- [WRITTEN TASK] Return the number of lines in which the word "names" appears; add nothing else.

- [DATA BLOCK]
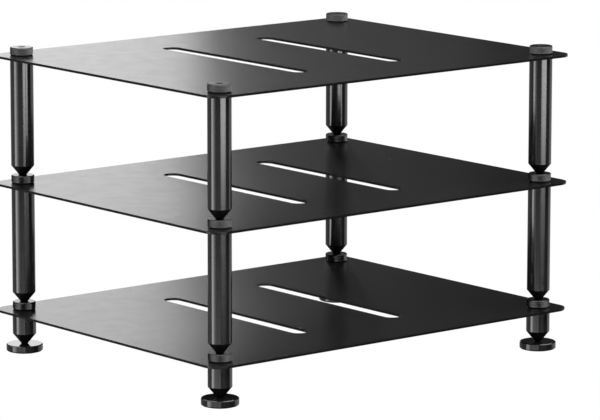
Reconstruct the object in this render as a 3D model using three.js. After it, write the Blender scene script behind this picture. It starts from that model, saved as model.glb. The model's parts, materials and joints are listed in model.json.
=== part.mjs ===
// Three-tier desktop equipment rack, modelled as it comes apart on a bench.
//
// Three slotted shelves stand over each other on four columns. At each corner of each shelf
// a knurled nut and a stud clamp the shelf to the post below it, and the cone under the post
// stands in the mouth of the nut below, so every tier lifts straight off the next one. The
// bottom tier has short legs whose cones stand in loose foot discs with a rubber pad each.
//
// Millimetres, +Z up, origin on the table under the middle of the rack, +X along the width,
// +Y towards the back.

import * as THREE from 'three';

// ---- driving dimensions ---------------------------------------------------------------

const SHELF_WIDTH = 250;          // along X
const SHELF_DEPTH = 200;          // along Y
const SHELF_THICKNESS = 1.35;     // 1.2 mm sheet and its coating
const SHELF_CORNER_RADIUS = 9;
const TIER_PITCH = 70.6;          // shelf top to shelf top
const COLUMN_INSET = 13;          // column axis to both shelf edges

const SLOT_OFFSET = 33;           // slot centre line to the middle of the shelf
const SLOT_WIDTH = 10;
const SLOT_LENGTH = 120;          // along Y, over the round ends

const POST_RADIUS = 6.3;
const LEG_RADIUS = 6.45;
const LEG_LENGTH = 12.2;

const NUT_RADIUS = 6.35;          // over the knurl
const NUT_HEIGHT = 4.4;
const NUT_CHAMFER = 0.3;

const CONE_HALF_ANGLE = THREE.MathUtils.degToRad(39);
const CONE_TIP_RADIUS = 0.75;
const POST_CONE_SHOWING = 5.3;    // nut top to post end
const LEG_CONE_SHOWING = 5.8;     // disc top to leg end
const SEAT_CLEARANCE = 0.13;      // radial, between a cone and the rim it stands in

const THREAD_RADIUS = 1.9;        // M4, drawn as a plain rod
const TAPPED_RADIUS = 2.0;
const SHELF_HOLE_RADIUS = 2.2;
const STUD_LENGTH = 10;
const STUD_IN_NUT = 2.4;
const SHANK_LENGTH = 5.2;
const POST_TOP_BORE_DEPTH = 8;
const POST_END_BORE_DEPTH = 7;

const DISC_RADIUS = 10;
const DISC_HEIGHT = 4;
const DISC_TOP_CHAMFER = 0.4;
const DISC_BOTTOM_CHAMFER = 0.6;
const DISC_DIMPLE_DEPTH = 1.5;
const PAD_RADIUS = 8.4;
const PAD_THICKNESS = 0.8;
const PAD_PROUD = 0.3;            // how far the pad stands out of the disc
const PAD_CLEARANCE = 0.2;

// ---- what follows from them -------------------------------------------------------------

const CONE_SLOPE = Math.tan(CONE_HALF_ANGLE);
const POST_LENGTH = TIER_PITCH - SHELF_THICKNESS - POST_CONE_SHOWING - NUT_HEIGHT;
const NUT_SEAT_RADIUS = POST_RADIUS - CONE_SLOPE * POST_CONE_SHOWING + SEAT_CLEARANCE;
const DISC_SEAT_RADIUS = LEG_RADIUS - CONE_SLOPE * LEG_CONE_SHOWING + SEAT_CLEARANCE;
const DISC_TOP = PAD_PROUD + DISC_HEIGHT;
const LEG_END = DISC_TOP + LEG_CONE_SHOWING;
const BOTTOM_SHELF_UNDERSIDE = LEG_END + LEG_LENGTH;

const ROUND_SEGMENTS = 20;
const DISC_SEGMENTS = 28;
const STUD_SEGMENTS = 14;
const ARC_DIVISIONS = 6;

const CORNERS = [
  { name: 'front_left', x: -1, y: -1 },
  { name: 'front_right', x: 1, y: -1 },
  { name: 'back_left', x: -1, y: 1 },
  { name: 'back_right', x: 1, y: 1 },
].map(({ name, x, y }) => ({
  name,
  x: x * (SHELF_WIDTH / 2 - COLUMN_INSET),
  y: y * (SHELF_DEPTH / 2 - COLUMN_INSET),
}));

// ---- finishes -----------------------------------------------------------------------------

const FINISH = {
  shelf: { color: 0x1d1d1f, roughness: 0.28, metalness: 0.3 },
  column: { color: 0x18181a, roughness: 0.25, metalness: 0.7 },
  knurl: { color: 0x2b2b2d, roughness: 0.4, metalness: 0.8 },
  cone: { color: 0x111112, roughness: 0.3, metalness: 0.7 },
  stud: { color: 0x8f9194, roughness: 0.35, metalness: 0.9 },
  disc: { color: 0x141415, roughness: 0.15, metalness: 0.6 },
  pad: { color: 0x0c0c0c, roughness: 0.9, metalness: 0.0 },
};

function piece(name, geometry, finish, z = 0) {
  const mesh = new THREE.Mesh(geometry, new THREE.MeshStandardMaterial(finish));
  mesh.name = name;
  mesh.position.z = z;
  return mesh;
}

// A solid of revolution about Z from [radius, height] points, outer wall going up.
function turned(profile, segments = ROUND_SEGMENTS) {
  const points = profile.map(([radius, height]) => new THREE.Vector2(radius, height));
  return new THREE.LatheGeometry(points, segments).rotateX(Math.PI / 2);
}

// ---- the pieces, each with its own origin on the column axis --------------------------------

function slotPath(centreX) {
  const radius = SLOT_WIDTH / 2;
  const straight = SLOT_LENGTH / 2 - radius;
  const path = new THREE.Path();
  path.absarc(centreX, straight, radius, 0, Math.PI, false);
  path.absarc(centreX, -straight, radius, Math.PI, 2 * Math.PI, false);
  path.closePath();
  return path;
}

// Shelf: a flat plate with round corners, two long slots and a hole at each column.
function shelfGeometry() {
  const right = SHELF_WIDTH / 2 - SHELF_CORNER_RADIUS;
  const back = SHELF_DEPTH / 2 - SHELF_CORNER_RADIUS;
  const quarter = Math.PI / 2;
  const outline = new THREE.Shape();
  outline.absarc(right, -back, SHELF_CORNER_RADIUS, -quarter, 0, false);
  outline.absarc(right, back, SHELF_CORNER_RADIUS, 0, quarter, false);
  outline.absarc(-right, back, SHELF_CORNER_RADIUS, quarter, 2 * quarter, false);
  outline.absarc(-right, -back, SHELF_CORNER_RADIUS, 2 * quarter, 3 * quarter, false);
  outline.closePath();
  outline.holes.push(slotPath(-SLOT_OFFSET), slotPath(SLOT_OFFSET));
  for (const { x, y } of CORNERS) {
    const hole = new THREE.Path();
    hole.absarc(x, y, SHELF_HOLE_RADIUS, 0, 2 * Math.PI, false);
    outline.holes.push(hole);
  }
  return new THREE.ExtrudeGeometry(outline, {
    depth: SHELF_THICKNESS, bevelEnabled: false, curveSegments: ARC_DIVISIONS,
  });
}

// Knurled nut: stands on z = 0, tapped right through, its mouth opened to seat a cone.
function nutGeometry() {
  const seatDepth = (NUT_SEAT_RADIUS - TAPPED_RADIUS) / CONE_SLOPE;
  return turned([
    [TAPPED_RADIUS, 0],
    [NUT_RADIUS - NUT_CHAMFER, 0],
    [NUT_RADIUS, NUT_CHAMFER],
    [NUT_RADIUS, NUT_HEIGHT - NUT_CHAMFER],
    [NUT_RADIUS - NUT_CHAMFER, NUT_HEIGHT],
    [NUT_SEAT_RADIUS, NUT_HEIGHT],
    [TAPPED_RADIUS, NUT_HEIGHT - seatDepth],
    [TAPPED_RADIUS, 0],
  ]);
}

// Post: stands on z = 0, with a tapped blind hole in each end.
function postGeometry() {
  return turned([
    [0, POST_END_BORE_DEPTH],
    [TAPPED_RADIUS, POST_END_BORE_DEPTH],
    [TAPPED_RADIUS, 0],
    [POST_RADIUS, 0],
    [POST_RADIUS, POST_LENGTH],
    [TAPPED_RADIUS, POST_LENGTH],
    [TAPPED_RADIUS, POST_LENGTH - POST_TOP_BORE_DEPTH],
    [0, POST_LENGTH - POST_TOP_BORE_DEPTH],
  ]);
}

// Leg: the bottom tier's short post, tapped right through.
function legGeometry() {
  return turned([
    [TAPPED_RADIUS, 0],
    [LEG_RADIUS, 0],
    [LEG_RADIUS, LEG_LENGTH],
    [TAPPED_RADIUS, LEG_LENGTH],
    [TAPPED_RADIUS, 0],
  ]);
}

// Cone spike: shoulder at z = 0, blunt tip below, threaded shank above.
function spikeGeometry(shoulderRadius) {
  const coneLength = (shoulderRadius - CONE_TIP_RADIUS) / CONE_SLOPE;
  return turned([
    [0, -coneLength],
    [CONE_TIP_RADIUS, -coneLength],
    [shoulderRadius, 0],
    [THREAD_RADIUS, 0],
    [THREAD_RADIUS, SHANK_LENGTH],
    [0, SHANK_LENGTH],
  ]);
}

// Stud: a headless screw standing on z = 0.
function studGeometry() {
  return turned([
    [0, 0],
    [THREAD_RADIUS, 0],
    [THREAD_RADIUS, STUD_LENGTH],
    [0, STUD_LENGTH],
  ], STUD_SEGMENTS);
}

// Foot disc: a dimple on top for the cone, a shallow recess below for the pad.
function discGeometry() {
  const recessRadius = PAD_RADIUS + PAD_CLEARANCE;
  const recessDepth = PAD_THICKNESS - PAD_PROUD;
  return turned([
    [0, recessDepth],
    [recessRadius, recessDepth],
    [recessRadius, 0],
    [DISC_RADIUS - DISC_BOTTOM_CHAMFER, 0],
    [DISC_RADIUS, DISC_BOTTOM_CHAMFER],
    [DISC_RADIUS, DISC_HEIGHT - DISC_TOP_CHAMFER],
    [DISC_RADIUS - DISC_TOP_CHAMFER, DISC_HEIGHT],
    [DISC_SEAT_RADIUS, DISC_HEIGHT],
    [DISC_SEAT_RADIUS - CONE_SLOPE * DISC_DIMPLE_DEPTH, DISC_HEIGHT - DISC_DIMPLE_DEPTH],
    [0, DISC_HEIGHT - DISC_DIMPLE_DEPTH],
  ], DISC_SEGMENTS);
}

function padGeometry() {
  return turned([[0, 0], [PAD_RADIUS, 0], [PAD_RADIUS, PAD_THICKNESS], [0, PAD_THICKNESS]]);
}

// ---- assembly ---------------------------------------------------------------------------------

// Shelf, studs and nuts of one tier, with z = 0 on the shelf's underside.
function tierTop(level) {
  const tier = new THREE.Group();
  tier.add(piece(`shelf_${level}`, shelfGeometry(), FINISH.shelf));
  for (const corner of CORNERS) {
    const column = new THREE.Group();
    column.position.set(corner.x, corner.y, 0);
    const studStart = SHELF_THICKNESS + STUD_IN_NUT - STUD_LENGTH;
    column.add(piece(`stud_${level}_${corner.name}`, studGeometry(), FINISH.stud, studStart));
    column.add(piece(`nut_${level}_${corner.name}`, nutGeometry(), FINISH.knurl, SHELF_THICKNESS));
    tier.add(column);
  }
  return tier;
}

// Posts and cones that carry an upper shelf, with z = 0 on that shelf's underside.
function columnsBelow(span) {
  const columns = new THREE.Group();
  for (const corner of CORNERS) {
    const column = new THREE.Group();
    column.position.set(corner.x, corner.y, -POST_LENGTH);
    column.add(piece(`post_${span}_${corner.name}`, postGeometry(), FINISH.column));
    column.add(piece(`spike_${span}_${corner.name}`, spikeGeometry(POST_RADIUS), FINISH.cone));
    columns.add(column);
  }
  return columns;
}

// Legs, cones and foot discs under the bottom shelf, standing on z = 0.
function feet() {
  const group = new THREE.Group();
  for (const corner of CORNERS) {
    const foot = new THREE.Group();
    foot.position.set(corner.x, corner.y, 0);
    foot.add(piece(`leg_${corner.name}`, legGeometry(), FINISH.column, LEG_END));
    foot.add(piece(`spike_leg_${corner.name}`, spikeGeometry(LEG_RADIUS), FINISH.cone, LEG_END));
    foot.add(piece(`foot_disc_${corner.name}`, discGeometry(), FINISH.disc, PAD_PROUD));
    foot.add(piece(`foot_pad_${corner.name}`, padGeometry(), FINISH.pad));
    group.add(foot);
  }
  return group;
}

const rack = new THREE.Group();
rack.add(feet());
const levels = ['bottom', 'middle', 'top'];
const spans = [null, 'lower', 'upper'];
levels.forEach((level, index) => {
  const tier = new THREE.Group();
  tier.position.z = BOTTOM_SHELF_UNDERSIDE + index * TIER_PITCH;
  tier.add(tierTop(level));
  if (spans[index]) tier.add(columnsBelow(spans[index]));
  rack.add(tier);
});

export default rack;
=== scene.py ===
"""Finished looks of a three-tier black metal equipment rack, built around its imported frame.

Sizes are in millimetres while a shape is on the bench, and in metres once it is placed. Each
shape is modelled once, from a primitive, and every place it fills gets its own copy.
"""

import sys
import json
import logging
import math
from dataclasses import dataclass, field
from enum import Enum
from typing import Any, Callable, Optional, Sequence, Union

import bmesh
import bpy
from mathutils import Matrix, Vector


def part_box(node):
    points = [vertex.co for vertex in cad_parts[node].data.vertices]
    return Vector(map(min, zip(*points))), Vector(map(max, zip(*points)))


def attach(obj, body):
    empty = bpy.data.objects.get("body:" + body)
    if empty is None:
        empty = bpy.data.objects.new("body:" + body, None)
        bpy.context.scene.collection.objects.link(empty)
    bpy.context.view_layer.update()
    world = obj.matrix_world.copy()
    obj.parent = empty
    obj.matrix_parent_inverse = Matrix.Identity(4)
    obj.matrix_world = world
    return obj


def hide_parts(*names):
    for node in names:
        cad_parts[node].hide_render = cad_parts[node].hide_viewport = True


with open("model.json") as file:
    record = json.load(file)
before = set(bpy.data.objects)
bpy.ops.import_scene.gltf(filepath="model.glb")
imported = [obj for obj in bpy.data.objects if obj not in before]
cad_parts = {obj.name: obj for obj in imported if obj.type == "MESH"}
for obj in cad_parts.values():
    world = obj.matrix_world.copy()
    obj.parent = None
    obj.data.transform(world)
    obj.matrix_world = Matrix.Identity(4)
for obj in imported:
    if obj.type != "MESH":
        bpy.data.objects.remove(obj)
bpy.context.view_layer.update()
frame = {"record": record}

MM = 0.001
FULL_TURN = 2 * math.pi

# In millimetres: points closer than this are one point, heights closer than this are level, and
# how far a cutter and an envelope stand clear of what they shape.
MERGE_GAP = 0.0005
EDGE_GAP = 0.02
CUT_MARGIN = 2.0
ENVELOPE_MARGIN = 0.2

# Noise from 0 to 1 swings evenly about this value.
NOISE_MIDDLE = 0.5

log = logging.getLogger("rack")

Point = tuple[float, float]
Colour = tuple[float, float, float, float]


def grey(value: float) -> Colour:
    """An opaque neutral linear colour."""
    return (value, value, value, 1.0)


# ---- the bench: shaping one piece ---------------------------------------------------------


class Element(Enum):
    """What a selection is made of."""

    VERTEX = "VERT"
    EDGE = "EDGE"


class Join(Enum):
    """How a second solid changes the one on the bench."""

    ADD = "UNION"
    CUT = "DIFFERENCE"
    KEEP_COMMON = "INTERSECT"


def radius_of(vertex: bmesh.types.BMVert) -> float:
    """Distance of a vertex from the turning axis."""
    return math.hypot(vertex.co.x, vertex.co.y)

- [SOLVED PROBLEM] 2